オリンピックへの道BACK NUMBER
クロカン世界一を目指す恩田祐一。
ソチ五輪までの活動資金が足りない!!
text by
松原孝臣Takaomi Matsubara
photograph byAFLO
posted2010/06/18 10:30
「(現在の競技水準を保つには)年間700万円は費用がかかる」と恩田祐一選手。練習とスポンサー探しを並行する日々
実はやり残したことが多かったというバンクーバー五輪。
日本選手初のワールドカップ4位となった翌シーズンの開幕後、恩田は細菌の感染によると思われる原因で、足首がはれ上がり、手術を受けざるを得なかった。その影響は、のちのちまで響くことになった。'08-'09年のシーズン前には、遅れを取り戻すためによりハードな練習を重ねたが、オーバートレーニング気味であったことから、そのシーズンも調子は上がらなかった。やり残した部分があったまま臨んだオリンピックと言ってよかった。
「だから、ああいう作戦しかなかったんですね」
と、恩田は言う。あらためて、オリンピックへの4年間の時間の重さがうかがえる。
バンクーバーは、悔しさばかりが募った。終わった瞬間から「ソチ五輪を目指す」と思いが定まった。4年間きっちりやれば、結果を手にすることができるとも思った。

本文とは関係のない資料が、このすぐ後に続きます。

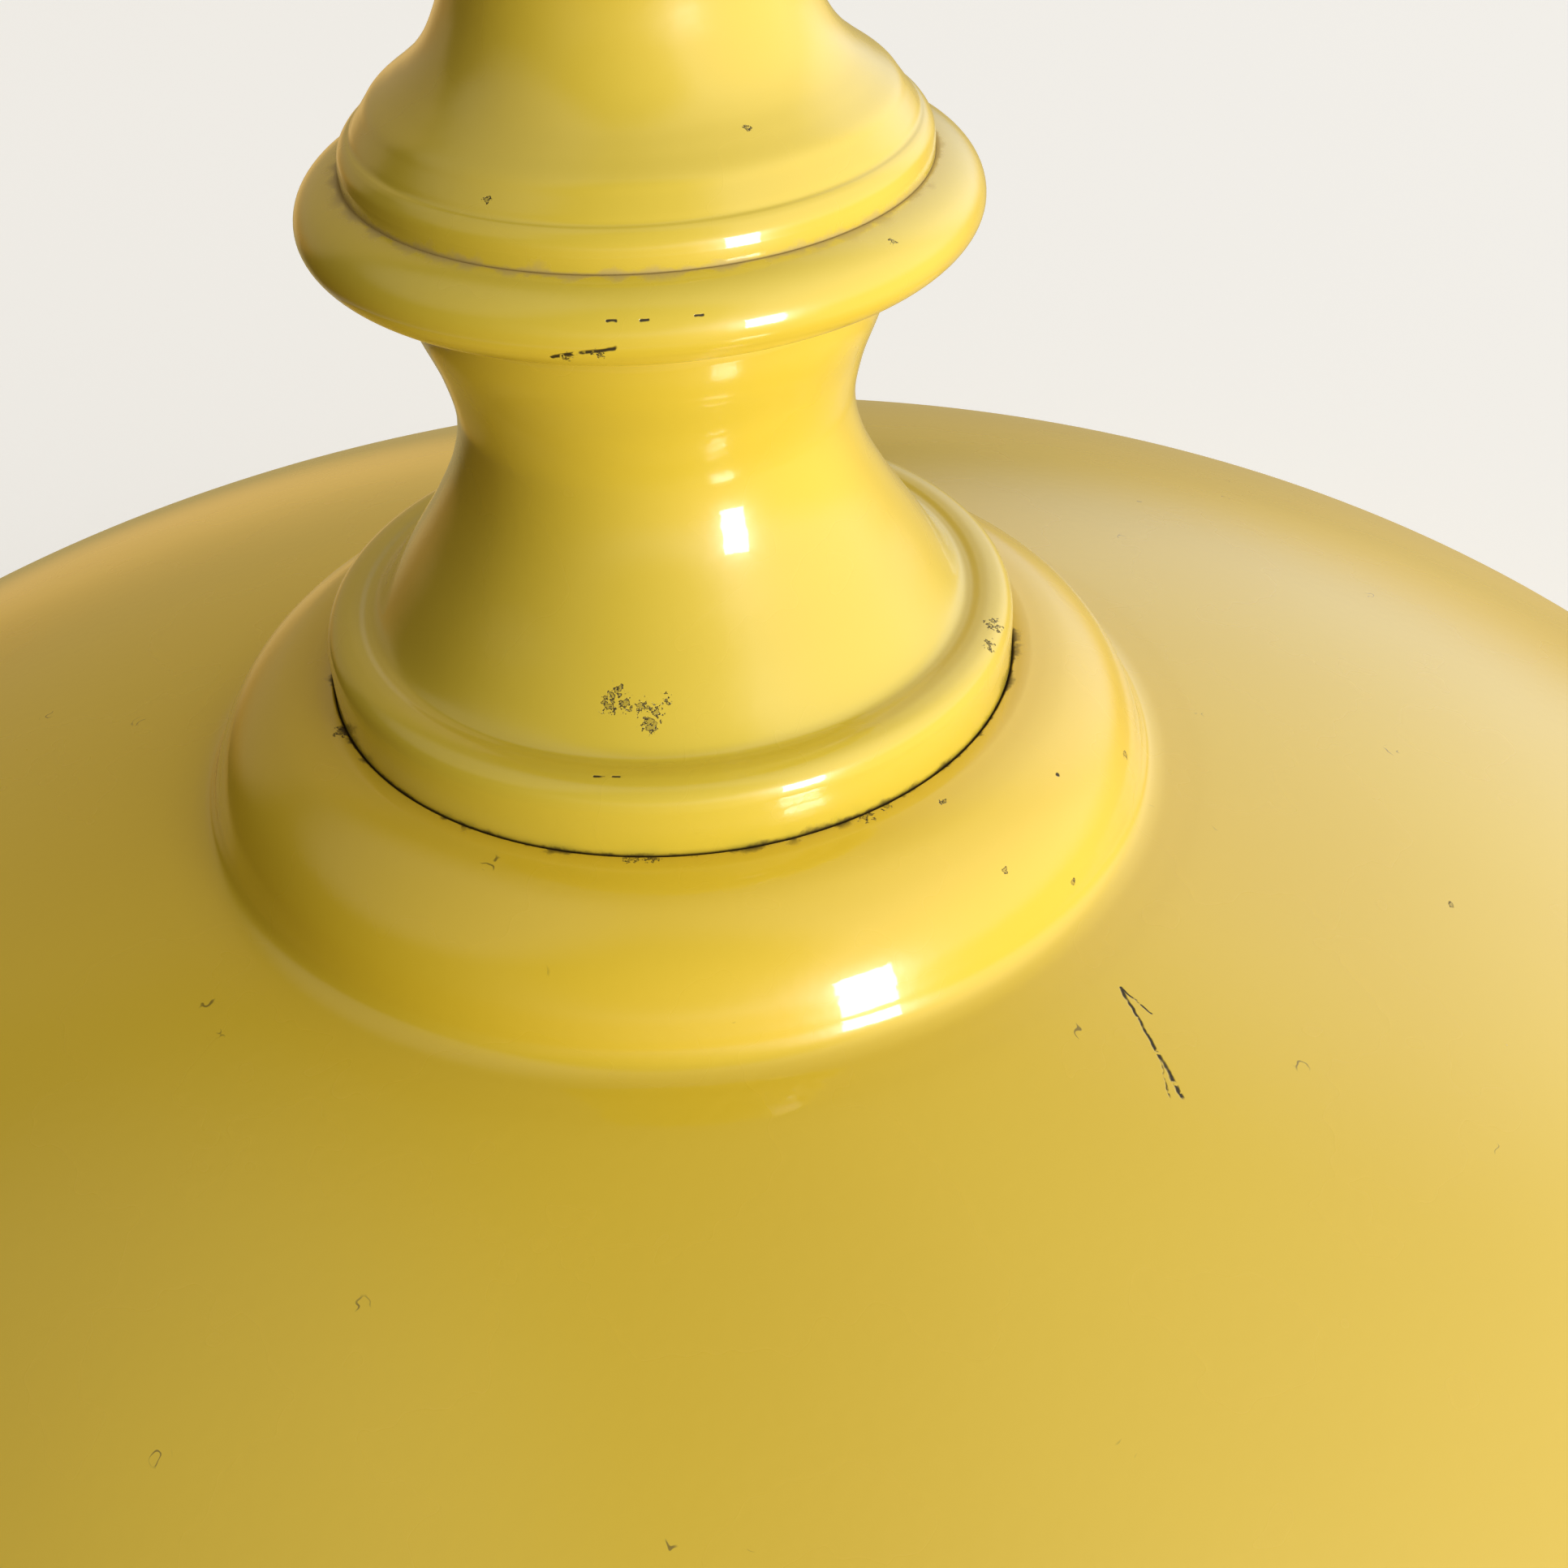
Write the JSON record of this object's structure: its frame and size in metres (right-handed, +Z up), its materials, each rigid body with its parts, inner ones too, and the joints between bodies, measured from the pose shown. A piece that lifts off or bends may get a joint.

「上りについては、世界でもトップクラスという自信はあります。あとは、平地の部分の技術などを磨いていければ。僕はあくまでも世界一になりたいし、表彰台に立とうと思っていますが、4年間きっちりやれば、見えてくると思います」
スポンサーが無いままでは、ソチ五輪は目指せない。
だが、恩田は、困難な問題に直面している。競技を続ける環境だ。
恩田は今年3月、この2年間、所属企業としてサポートを受けていた栄光ゼミナールとの契約が切れた。その後、サポートしてくれる人の協力を得て探してはいるが、新たな所属先、スポンサーは見つかっていない。
「不安はあります。でも、やるべきことはやっていないと」
恩田は言う。
ウインタースポーツ、とくにスキー競技の場合、強化に必要な資金は多額だ。どうしたって雪上でのトレーニングが必要になる。すると、雪を求めて海外へ向かわざるを得ない。大会の参戦費用にしてもそうだ。冬場だけでも数百万円はかかると言われる。
といって、仕事をしながら競技に取り組んでいては、とうてい世界の第一線で戦うだけのトレーニングなど不可能だ。
大会で見る恩田は、いつもハートを感じさせる。上記のように、周囲の人々の言葉も、競技への真摯な取り組みを裏付ける。クロスカントリーで、世界の壁を破る可能性を感じさせる選手でもある。
人生意気に感ず、ではないが、そのロマンに投資することは、夢を買う、いや、夢をともに見ることでもある。
4年後、やり残したことがないというくらい、トレーニングに集中した時間を過ごした恩田の姿を見てみたい。